The line of action of a force passing through the center of mass of an object DOES NOT produce torque about that object's center of mass.
Here's why:
* Torque: Torque is a rotational force. It's what causes an object to start rotating or change its rotational speed. It's calculated as the product of the force and the perpendicular distance from the line of action of the force to the axis of rotation.

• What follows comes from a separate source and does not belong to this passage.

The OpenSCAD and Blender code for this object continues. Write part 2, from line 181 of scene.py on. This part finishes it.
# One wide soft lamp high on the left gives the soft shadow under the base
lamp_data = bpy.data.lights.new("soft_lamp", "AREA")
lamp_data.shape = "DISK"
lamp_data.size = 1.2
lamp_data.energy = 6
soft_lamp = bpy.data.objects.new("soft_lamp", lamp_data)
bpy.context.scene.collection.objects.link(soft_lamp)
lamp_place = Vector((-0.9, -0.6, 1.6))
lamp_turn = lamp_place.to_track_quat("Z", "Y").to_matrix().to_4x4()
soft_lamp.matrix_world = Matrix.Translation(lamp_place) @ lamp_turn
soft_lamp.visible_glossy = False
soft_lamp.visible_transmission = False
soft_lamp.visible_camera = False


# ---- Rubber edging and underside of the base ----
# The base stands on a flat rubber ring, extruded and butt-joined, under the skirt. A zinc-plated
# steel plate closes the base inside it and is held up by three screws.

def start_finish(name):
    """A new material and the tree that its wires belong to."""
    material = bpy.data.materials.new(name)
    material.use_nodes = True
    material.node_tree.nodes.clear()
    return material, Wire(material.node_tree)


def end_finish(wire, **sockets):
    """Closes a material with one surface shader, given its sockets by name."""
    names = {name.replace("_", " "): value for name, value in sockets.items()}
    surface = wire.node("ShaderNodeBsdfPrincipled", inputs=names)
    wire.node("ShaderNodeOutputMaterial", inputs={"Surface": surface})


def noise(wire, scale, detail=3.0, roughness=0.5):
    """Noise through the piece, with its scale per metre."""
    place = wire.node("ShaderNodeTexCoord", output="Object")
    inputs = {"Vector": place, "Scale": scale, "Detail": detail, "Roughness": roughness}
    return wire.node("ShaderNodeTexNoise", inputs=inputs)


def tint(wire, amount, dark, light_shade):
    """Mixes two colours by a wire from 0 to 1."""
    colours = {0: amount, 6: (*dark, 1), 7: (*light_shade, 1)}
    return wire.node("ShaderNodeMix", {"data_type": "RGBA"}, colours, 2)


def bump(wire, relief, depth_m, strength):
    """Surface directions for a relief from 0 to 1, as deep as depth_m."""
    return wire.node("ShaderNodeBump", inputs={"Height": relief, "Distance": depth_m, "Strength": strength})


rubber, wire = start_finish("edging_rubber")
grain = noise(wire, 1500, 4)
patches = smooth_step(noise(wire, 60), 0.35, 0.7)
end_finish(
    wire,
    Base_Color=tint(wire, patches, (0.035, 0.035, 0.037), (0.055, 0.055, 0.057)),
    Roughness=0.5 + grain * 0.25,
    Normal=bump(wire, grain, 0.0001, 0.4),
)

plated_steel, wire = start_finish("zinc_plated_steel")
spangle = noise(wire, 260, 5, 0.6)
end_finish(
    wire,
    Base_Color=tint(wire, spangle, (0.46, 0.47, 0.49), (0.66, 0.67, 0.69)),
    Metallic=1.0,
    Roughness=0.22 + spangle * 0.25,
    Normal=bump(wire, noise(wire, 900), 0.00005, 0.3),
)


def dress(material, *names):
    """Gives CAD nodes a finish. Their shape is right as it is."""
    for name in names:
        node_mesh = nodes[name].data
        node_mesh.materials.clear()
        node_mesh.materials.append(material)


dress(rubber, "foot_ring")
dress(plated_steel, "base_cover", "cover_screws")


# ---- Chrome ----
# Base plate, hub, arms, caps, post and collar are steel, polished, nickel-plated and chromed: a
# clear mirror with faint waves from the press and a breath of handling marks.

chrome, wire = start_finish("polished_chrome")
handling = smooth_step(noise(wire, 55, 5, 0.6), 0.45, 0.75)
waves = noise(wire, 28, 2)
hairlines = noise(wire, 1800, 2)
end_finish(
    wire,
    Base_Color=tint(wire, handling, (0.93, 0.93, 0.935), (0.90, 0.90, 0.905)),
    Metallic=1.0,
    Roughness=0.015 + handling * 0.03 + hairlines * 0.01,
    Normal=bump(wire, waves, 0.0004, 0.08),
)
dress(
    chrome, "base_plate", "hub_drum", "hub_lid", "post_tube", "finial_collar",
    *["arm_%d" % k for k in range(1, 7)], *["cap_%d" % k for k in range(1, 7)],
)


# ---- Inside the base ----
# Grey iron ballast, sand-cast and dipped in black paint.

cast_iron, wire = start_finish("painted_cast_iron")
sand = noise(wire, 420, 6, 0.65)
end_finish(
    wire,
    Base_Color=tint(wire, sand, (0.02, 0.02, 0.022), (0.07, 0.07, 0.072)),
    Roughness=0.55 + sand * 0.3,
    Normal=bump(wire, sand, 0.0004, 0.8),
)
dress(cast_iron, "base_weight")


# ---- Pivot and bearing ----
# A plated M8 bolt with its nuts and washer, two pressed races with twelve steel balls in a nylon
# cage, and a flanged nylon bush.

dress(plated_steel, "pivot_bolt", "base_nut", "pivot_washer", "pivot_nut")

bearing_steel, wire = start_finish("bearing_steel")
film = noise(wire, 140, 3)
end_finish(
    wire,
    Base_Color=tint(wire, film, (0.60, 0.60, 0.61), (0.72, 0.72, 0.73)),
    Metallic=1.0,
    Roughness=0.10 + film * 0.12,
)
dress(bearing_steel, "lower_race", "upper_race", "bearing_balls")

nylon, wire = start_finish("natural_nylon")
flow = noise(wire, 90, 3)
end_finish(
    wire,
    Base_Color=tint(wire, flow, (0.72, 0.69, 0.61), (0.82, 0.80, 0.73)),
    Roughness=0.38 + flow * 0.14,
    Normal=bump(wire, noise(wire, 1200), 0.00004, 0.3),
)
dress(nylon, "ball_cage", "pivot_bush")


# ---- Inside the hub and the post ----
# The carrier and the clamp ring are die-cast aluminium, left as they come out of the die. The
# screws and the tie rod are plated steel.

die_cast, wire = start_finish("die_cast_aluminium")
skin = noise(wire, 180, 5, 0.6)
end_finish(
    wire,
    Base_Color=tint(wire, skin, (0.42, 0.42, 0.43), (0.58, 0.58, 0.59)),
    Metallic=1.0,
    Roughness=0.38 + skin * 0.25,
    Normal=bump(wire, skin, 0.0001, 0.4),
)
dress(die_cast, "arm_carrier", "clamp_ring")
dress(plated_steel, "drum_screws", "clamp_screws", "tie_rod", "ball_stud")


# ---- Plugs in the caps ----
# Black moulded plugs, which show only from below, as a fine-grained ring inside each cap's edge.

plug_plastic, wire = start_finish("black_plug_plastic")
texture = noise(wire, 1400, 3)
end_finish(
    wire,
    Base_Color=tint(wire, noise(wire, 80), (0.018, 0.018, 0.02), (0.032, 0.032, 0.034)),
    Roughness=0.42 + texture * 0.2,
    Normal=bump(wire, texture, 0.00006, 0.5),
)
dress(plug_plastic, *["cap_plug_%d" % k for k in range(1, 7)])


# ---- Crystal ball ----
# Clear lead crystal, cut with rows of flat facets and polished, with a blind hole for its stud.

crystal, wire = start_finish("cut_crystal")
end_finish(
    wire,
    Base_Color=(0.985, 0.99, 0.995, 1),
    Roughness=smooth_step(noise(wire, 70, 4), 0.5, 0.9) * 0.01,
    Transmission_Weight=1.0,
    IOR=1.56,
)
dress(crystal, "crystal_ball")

* Center of mass: The center of mass is the point where all the mass of an object is considered to be concentrated. When a force acts on the center of mass, it causes linear acceleration, not rotational acceleration.
Think of it this way:
Imagine pushing a box from directly behind its center. You'll make the box move forward (linear motion), but you won't cause it to rotate. That's because the force is applied through the center of mass, and there's no perpendicular distance between the force and the axis of rotation (which in this case is the center of mass).
When does torque occur?
Torque occurs when the line of action of the force is *not* passing through the center of mass. This creates a "lever arm" – the perpendicular distance from the line of action to the center of mass. The longer the lever arm, the greater the torque.
Examples:
* Opening a door: Pushing on the door handle (away from the hinges) creates torque, causing the door to rotate.
* Turning a wrench: Applying force to the end of a wrench (far from the bolt) creates more torque than applying the same force closer to the bolt.
Key takeaway: Forces applied through the center of mass result in linear acceleration. Forces applied *off* the center of mass result in rotational acceleration (torque).